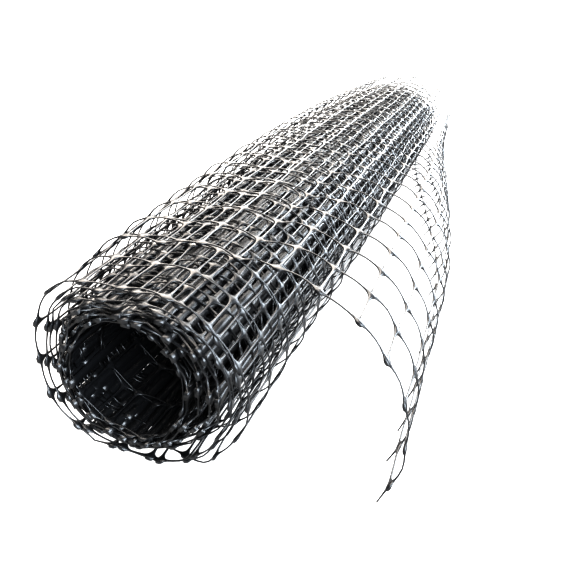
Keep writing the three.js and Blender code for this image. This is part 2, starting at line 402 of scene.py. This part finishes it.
def net_place(across, along):
    """The place on the roll of any point of the flat net. along is below 0 on the loose end."""
    back = np.interp(along, fine_length, fine_back)
    placed = wound_place(back, across)
    loose = along < 0
    if loose.any():
        placed[loose] = loose_place(-along[loose] / ROW_PITCH, across[loose])
    return placed


# %% [markdown]
# ## Bending the net
#
# Every point of the flat net is moved to its place on the roll, and out along the sheet's
# normal by its own height. Before that, each knot is nudged a little, and each strand gets a
# bow of its own. The strands round the roll bulge outwards between their knots, because the
# stiff straight strands along the roll hold the knots in.

# %% Nudges and bows
ROWS_IN_ALL = WOUND_ROWS + len(LOOSE_ROWS) + 2
KNOTS = (ROWS_IN_ALL, MESHES_ACROSS + 2)
INNER_ROWS = 18  # on these the strands are nearly straight and bow into the hollow
LOOP_BOW = -0.0055  # the last strands of all stand off into the hollow in loops
nudge = chance.normal(0, 1, (*KNOTS, 3)) * (0.0006, 0.0008, 0.0004)
round_bow = np.abs(chance.normal(0.0028, 0.0010, KNOTS))
round_bow[-INNER_ROWS:] *= -0.5
round_bow[len(LOOSE_ROWS) + WOUND_ROWS - 2] = LOOP_BOW
along_bow = chance.normal(0.0004, 0.0007, KNOTS)
side_bow = chance.normal(0, 0.0006, KNOTS)
SLOPE_STEP = 0.0008  # how far apart points are taken to find the sheet's slope
FLOOR_REST = 0.0014  # height of a strand's middle where it lies on the floor


def bend(net):
    """Moves the points of a flat net onto the roll."""
    count = len(net.data.vertices)
    points = np.empty(count * 3)
    net.data.vertices.foreach_get("co", points)
    across, along, own_height = points.reshape(-1, 3).T
    height = np.zeros(count)

    row = along / ROW_PITCH + len(LOOSE_ROWS)
    column = np.clip(across / MESH_ALONG, 0, MESHES_ACROSS)
    row_below, column_below = np.floor(row).astype(int), np.floor(column).astype(int)
    row_share, column_share = row - row_below, column - column_below
    row_near, column_near = np.rint(row).astype(int), np.rint(column).astype(int)

    corners = [(i, j) for i in (0, 1) for j in (0, 1)]
    for axis, values in enumerate((across, along, height)):
        for i, j in corners:
            weight = (row_share if i else 1 - row_share) * (column_share if j else 1 - column_share)
            values += weight * nudge[row_below + i, column_below + j, axis]
    row_arc = np.sin(math.pi * row_share)
    column_arc = np.sin(math.pi * column_share)
    height += round_bow[row_below, column_near] * row_arc
    height += along_bow[row_near, column_below] * column_arc
    across += side_bow[row_below, column_near] * row_arc

    placed = net_place(across, along)
    slope_across = net_place(across + SLOPE_STEP, along) - net_place(across - SLOPE_STEP, along)
    slope_along = net_place(across, along + SLOPE_STEP) - net_place(across, along - SLOPE_STEP)
    outwards = np.cross(slope_across, slope_along)
    outwards /= np.linalg.norm(outwards, axis=1)[:, None]
    placed += outwards * height[:, None]
    placed[:, 2] = np.maximum(placed[:, 2], FLOOR_REST)
    placed += outwards * own_height[:, None]
    net.data.vertices.foreach_set("co", placed.ravel())
    net.data.update()


def round_off(net):
    """Rounds the strands and knots with one level of subdivision."""
    smooth = net.modifiers.new("rounded strands", "SUBSURF")
    smooth.levels = smooth.render_levels = 1


# %% [markdown]
# ## Finish
#
# The plastic is black with a soft gloss. What the eye sees is mostly the light that it throws
# back, so the roughness changes a little from place to place, as drawn plastic does, and a fine
# grain in the bump breaks up the glints.


# %% Black plastic
PLASTIC_BLACK = (0.008, 0.0085, 0.0095, 1)
SMOOTHEST, ROUGHEST = 0.30, 0.45
GRAIN_DEPTH = 0.0002


def black_plastic():
    material = bpy.data.materials.new("black plastic")
    material.use_nodes = True
    nodes, links = material.node_tree.nodes, material.node_tree.links
    shader = nodes["Principled BSDF"]
    shader.inputs["Base Color"].default_value = PLASTIC_BLACK
    shader.inputs["IOR"].default_value = 1.5
    place = nodes.new("ShaderNodeTexCoord")
    cloudy = nodes.new("ShaderNodeTexNoise")
    cloudy.inputs["Scale"].default_value = 90
    cloudy.inputs["Detail"].default_value = 3
    links.new(place.outputs["Object"], cloudy.inputs["Vector"])
    gloss = nodes.new("ShaderNodeMapRange")
    gloss.inputs["To Min"].default_value = SMOOTHEST
    gloss.inputs["To Max"].default_value = ROUGHEST
    links.new(cloudy.outputs["Fac"], gloss.inputs["Value"])
    links.new(gloss.outputs["Result"], shader.inputs["Roughness"])
    grain = nodes.new("ShaderNodeTexNoise")
    grain.inputs["Scale"].default_value = 900
    links.new(place.outputs["Object"], grain.inputs["Vector"])
    bump = nodes.new("ShaderNodeBump")
    bump.inputs["Strength"].default_value = 0.25
    bump.inputs["Distance"].default_value = GRAIN_DEPTH
    links.new(grain.outputs["Fac"], bump.inputs["Height"])
    links.new(bump.outputs["Normal"], shader.inputs["Normal"])
    return material


plastic = black_plastic()

# %% [markdown]
# ## The pieces
#
# The net is made in bands of rows, because one mesh of the whole net would be too heavy. A band
# ends halfway between two rows, where its neighbour begins. The outer turns, the innermost one
# and the loose end are seen from close by, so their strands are flared and rounded. The turns
# between them only show as darkness behind the others, so they get the plain cell.

# %% The wound net and the loose end
OUTER_TURNS = 4.8  # seen well from outside
INNER_TURNS = 1.3  # seen well through the hollow
BAND_ROWS = 25


def place_net(name, node, first_row, rows, detailed):
    """Makes one band of net, bends it and hands it over as a piece."""
    net = flat_net(name, first_row, rows, detailed)
    bend(net)
    if detailed:
        round_off(net)
    net.data.materials.append(plastic)
    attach(net, "root")
    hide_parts(node)
    faces = len(net.data.polygons) * (4 if detailed else 1)
    print(name, "has", rows, "rows and about", 2 * faces, "triangles")


def row_at(back):
    """The last row of knots before this many turns back."""
    return int(np.interp(back, fine_back, fine_length) / ROW_PITCH)


outer_rows, inner_row = row_at(OUTER_TURNS), row_at(TURNS - INNER_TURNS)
for part, start, end, detailed in (
    ("outer", 0, outer_rows, True),
    ("hidden", outer_rows, inner_row, False),
    ("inner", inner_row, WOUND_ROWS, True),
):
    for number, first_row in enumerate(range(start, end, BAND_ROWS), start=1):
        rows = min(BAND_ROWS, end - first_row)
        place_net(f"{part}_turns_{number}", "wound_roll", first_row, rows, detailed)

loose_rows = len(LOOSE_ROWS) - 1
place_net("loose_net", "loose_end", -loose_rows, loose_rows, True)

# %% [markdown]
# ## Floor and light
#
# The roll lies on a white light table whose glow is left out under the roll, as a painted shadow.
# Black plastic shows only what it mirrors. The strands along the roll mirror what stands behind
# the far end, so two lamps are there, one high and one low on the right. The strands round the
# roll mirror what is overhead, and the near end mirrors a window in front. The lamps on the right
# are a little cooler, and the one overhead is warmer.


# %% Floor and light
FLOOR_HALF = 60  # far enough that the camera sees no edge
FLOOR_GLOW = 0.6
PAINTED_SHADOW_HALF_WIDTH, PAINTED_SHADOW_HALF_LENGTH = 0.08, 0.52  # the painted shadow under the roll
PAINTED_SHADOW_INSIDE, PAINTED_SHADOW_OUTSIDE = 0.5, 1.1  # shares of the painted shadow where the glow starts and is full


# A pale floor that glows evenly, with a shadow painted under the roll by leaving the glow out
# there.
def pale_floor():
    bm = bmesh.new()
    bmesh.ops.create_grid(bm, x_segments=1, y_segments=1, size=FLOOR_HALF)
    mesh = bpy.data.meshes.new("floor")
    bm.to_mesh(mesh)
    bm.free()
    floor = bpy.data.objects.new("floor", mesh)
    bpy.context.scene.collection.objects.link(floor)
    paint = bpy.data.materials.new("pale floor")
    paint.use_nodes = True
    shader = paint.node_tree.nodes["Principled BSDF"]
    shader.inputs["Base Color"].default_value = (0.08, 0.08, 0.08, 1)
    shader.inputs["Roughness"].default_value = 1
    shader.inputs["Specular IOR Level"].default_value = 0
    shader.inputs["Emission Color"].default_value = (1, 1, 1, 1)
    links = paint.node_tree.links
    place = paint.node_tree.nodes.new("ShaderNodeTexCoord")
    painted_shadow_ball = paint.node_tree.nodes.new("ShaderNodeVectorMath")
    painted_shadow_ball.operation = "MULTIPLY_ADD"  # the painted shadow under the roll becomes a ball of radius 1
    painted_shadow_ball.inputs[1].default_value = (1 / PAINTED_SHADOW_HALF_WIDTH, 1 / PAINTED_SHADOW_HALF_LENGTH, 0)
    painted_shadow_ball.inputs[2].default_value = (-BORE_CENTRE[0] / PAINTED_SHADOW_HALF_WIDTH, 0, 0)
    distance_in_painted_shadow = paint.node_tree.nodes.new("ShaderNodeVectorMath")
    distance_in_painted_shadow.operation = "LENGTH"
    # The glow fades out towards the middle under the roll, which paints the roll's shadow on the
    # floor.
    glow_with_painted_shadow = paint.node_tree.nodes.new("ShaderNodeMapRange")
    glow_with_painted_shadow.inputs["From Min"].default_value = PAINTED_SHADOW_INSIDE
    glow_with_painted_shadow.inputs["From Max"].default_value = PAINTED_SHADOW_OUTSIDE
    glow_with_painted_shadow.inputs["To Max"].default_value = FLOOR_GLOW
    links.new(place.outputs["Object"], painted_shadow_ball.inputs[0])
    links.new(painted_shadow_ball.outputs["Vector"], distance_in_painted_shadow.inputs[0])
    links.new(distance_in_painted_shadow.outputs["Value"], glow_with_painted_shadow.inputs["Value"])
    links.new(glow_with_painted_shadow.outputs["Result"], shader.inputs["Emission Strength"])
    mesh.materials.append(paint)


def soft_lamp(name, place, aim, width, height, power, colour):
    """A rectangle of light that looks at a point."""
    lamp = bpy.data.objects.new(name, bpy.data.lights.new(name, "AREA"))
    lamp.data.shape = "RECTANGLE"
    lamp.data.size = width
    lamp.data.size_y = height
    lamp.data.energy = power
    lamp.data.color = colour
    lamp.location = place
    lamp.rotation_euler = (Vector(aim) - Vector(place)).to_track_quat("-Z", "Y").to_euler()
    bpy.context.scene.collection.objects.link(lamp)


NEUTRAL, COOL, WARM = (1.0, 0.98, 0.95), (0.86, 0.93, 1.0), (1.0, 0.93, 0.86)

pale_floor()
soft_lamp("behind", (-0.2, 1.9, 1.35), (0, -0.3, 0), 2.6, 1.4, 60, NEUTRAL)
soft_lamp("low right", (1.5, 1.7, 0.65), (0, -0.2, 0.1), 2.4, 1.1, 90, COOL)
soft_lamp("overhead", (-0.6, 0.1, 1.8), (0, 0, 0), 2.6, 2.6, 170, WARM)
soft_lamp("window", (1.5, -1.7, 1.2), (0, -0.3, 0.1), 2.0, 1.6, 130, COOL)

world = bpy.data.worlds.new("dim room")
world.use_nodes = True
room = world.node_tree.nodes["Background"]
room.inputs["Color"].default_value = (1, 1, 1, 1)
room.inputs["Strength"].default_value = 0.10
bpy.context.scene.world = world
view = bpy.context.scene.view_settings
view.view_transform = "Standard"
view.gamma = 0.6  # the photograph is hard in contrast
view.exposure = 1.25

####################

| The exercise |
Every line that holds the word "this" should be extracted.

| The answer |
Keep writing the three.js and Blender code for this image. This is part 2, starting at line 402 of scene.py. This part finishes it.
    """The last row of knots before this many turns back."""